I THINK of this phenomenon when I think of the American writer Thomas Merton. His published works through the forties, fifties and sixties were elegant and sublime. They spoke of a person who was far beyond all but a few of us in Godly faith and experienced spirituality. He was to me, in a sense, superhuman. But in recent years I read through his personal journals and found a man who was at times bitter, angry, grumbling and petty. He was often sad and discouraged. He broke the rules of his superiors in the monastery, even going so far as to berate them in his private writings. He considered renouncing his vows. He fell in love with a nurse and seriously questioned Catholic doctrines. On numerous occasions he sneaked out of the monastery to go drinking with a friend. All of this from a man who wrote brilliantly on the complete devotion of one’s entire self to God. Was this the man who at one time was a hero to me? Was he, in truth and in the end, nothing but a grand and clever hypocrite? I think not—although I also think that he wondered this about himself.
It took me a while to sort it out in my mind, and for a while I could no longer read anything he had to say, but what I eventually found in Merton’s journals was a richer, deeper, more fully and authentically human writer and monk.
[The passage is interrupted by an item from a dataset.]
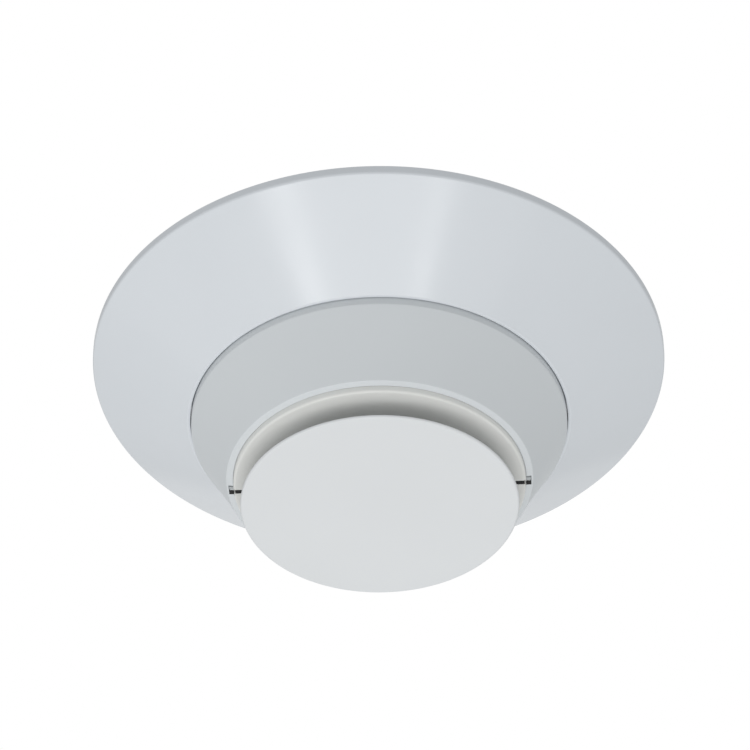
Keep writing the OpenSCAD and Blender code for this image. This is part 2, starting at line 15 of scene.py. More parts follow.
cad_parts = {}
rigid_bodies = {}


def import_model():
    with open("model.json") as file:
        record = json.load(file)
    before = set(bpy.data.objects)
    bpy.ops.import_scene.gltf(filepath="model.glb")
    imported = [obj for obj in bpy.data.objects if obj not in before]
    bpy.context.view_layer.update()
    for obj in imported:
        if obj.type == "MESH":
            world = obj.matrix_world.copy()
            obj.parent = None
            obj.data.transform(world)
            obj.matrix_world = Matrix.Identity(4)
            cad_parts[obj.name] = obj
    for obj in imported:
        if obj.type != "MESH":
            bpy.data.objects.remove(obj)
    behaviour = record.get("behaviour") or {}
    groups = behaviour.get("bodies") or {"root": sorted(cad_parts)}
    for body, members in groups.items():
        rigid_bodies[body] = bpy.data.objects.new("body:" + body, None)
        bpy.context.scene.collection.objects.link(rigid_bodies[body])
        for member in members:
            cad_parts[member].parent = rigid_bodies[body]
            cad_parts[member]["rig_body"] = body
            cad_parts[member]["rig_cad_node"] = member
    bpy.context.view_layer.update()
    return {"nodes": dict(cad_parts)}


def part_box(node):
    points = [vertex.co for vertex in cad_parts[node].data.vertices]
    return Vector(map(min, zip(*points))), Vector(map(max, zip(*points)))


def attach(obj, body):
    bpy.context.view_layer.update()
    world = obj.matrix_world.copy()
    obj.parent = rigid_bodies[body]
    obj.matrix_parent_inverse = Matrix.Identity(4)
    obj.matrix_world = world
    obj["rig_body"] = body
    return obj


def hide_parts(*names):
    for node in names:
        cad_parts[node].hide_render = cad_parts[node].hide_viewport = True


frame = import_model()

bl_info = {
    "name": "Ceiling heat detector",
    "version": (1, 0, 0),
    "blender": (4, 5, 0),
    "location": "View3D > Sidebar > Detector",
    "description": "Builds a ceiling heat detector around its packed frame",
    "category": "Add Mesh",
}

MM = 0.001
NEAR = 1e-6  # metres within which two places count as one
SMOOTH_ANGLE = math.radians(28)


def linear(code):
    """Linear colour with alpha from an sRGB hex code."""
    parts = [int(code[i:i + 2], 16) / 255 for i in (1, 3, 5)]
    return tuple(c / 12.92 if c <= 0.04045 else ((c + 0.055) / 1.055) ** 2.4 for c in parts) + (1,)


def colour(name, about, code):
    """A colour property."""
    return FloatVectorProperty(name=name, description=about, default=linear(code), size=4,
                               subtype="COLOR", min=0, max=1)


def length(name, about, value):
    """A length property, given in millimetres and kept in metres."""
    return FloatProperty(name=name, description=about, default=value * MM, min=0,
                         unit="LENGTH", precision=4)


def drop_of(node):
    """(highest, lowest) drop of a node below the ceiling, in metres."""
    low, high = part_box(node)
    return -high.z, -low.z


def reach_of(node):
    """Largest radius of a round node."""
    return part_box(node)[1].x


# ---- settings ----


class SkirtSettings(bpy.types.PropertyGroup):
    """Sizes of the trim skirt."""

    radius: length("Rim radius", "Outer radius of the rim", reach_of("trim_skirt") / MM)
    lowest: length("Drop", "Drop of the inner lip", drop_of("trim_skirt")[1] / MM)
    band: length("Band", "Height of the upright band round the rim", 2.8)
    wall: length("Wall", "Wall thickness", 2)
    seam: length("Seam", "Gap between the lip and the head", 0.3)
    collar: length("Collar", "Wall of the collar behind the lip", 1.8)
    collar_drop: length("Collar top", "Drop at which the collar starts", 5.5)
    land: length("Land", "Flat width of the lip's lower end", 0.9)
    ribs: IntProperty(name="Ribs", description="Ribs behind the skirt", default=8, min=4, max=12)
    rib_width: length("Rib width", "Thickness of a rib", 1.2)
    clip_reach: length("Clip reach", "Radius that the clips reach in to", 52.3)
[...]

His public writings and his private writings, I now see, complemented each other to form a completed picture of what it means to be human; to be born of two natures that struggle to find a common and sane ground in the midst of one’s own type of madness. It was this struggle that Merton intimated in all of his writings, no matter from which side of the window they were penned. Once this is understood, Merton’s strength shines more brightly, for he knew that his strength was actually the strength of God, which was made manifest in Merton’s weaknesses.
I, TOO, like everyone else, am a story of two natures struggling to find some common ground, some true and lasting peace, some bit of sanity in the midst of my own madness. But this blog, like my daily life, continues to leave this struggle obscured behind a frosted haze. It still paints a picture of a shadow-person who is breathing and moving and casting shapes and forms upon the surfaces of life, but is not a full three dimensional form.
I hope with all of my heart that the posts in this blog reveal the beauty I truly, deeply and honestly see in life, and that a few people may read them and find some use in them. I hope they help people to discover greater depth and meaning in their lives, just as I search for these things in mine. Yet I also hope, with equal passion, that in the end when I am fully known by the world, the picture will be complete, and much more useful and meaningful than the partial image with which today my cowardice is all too content.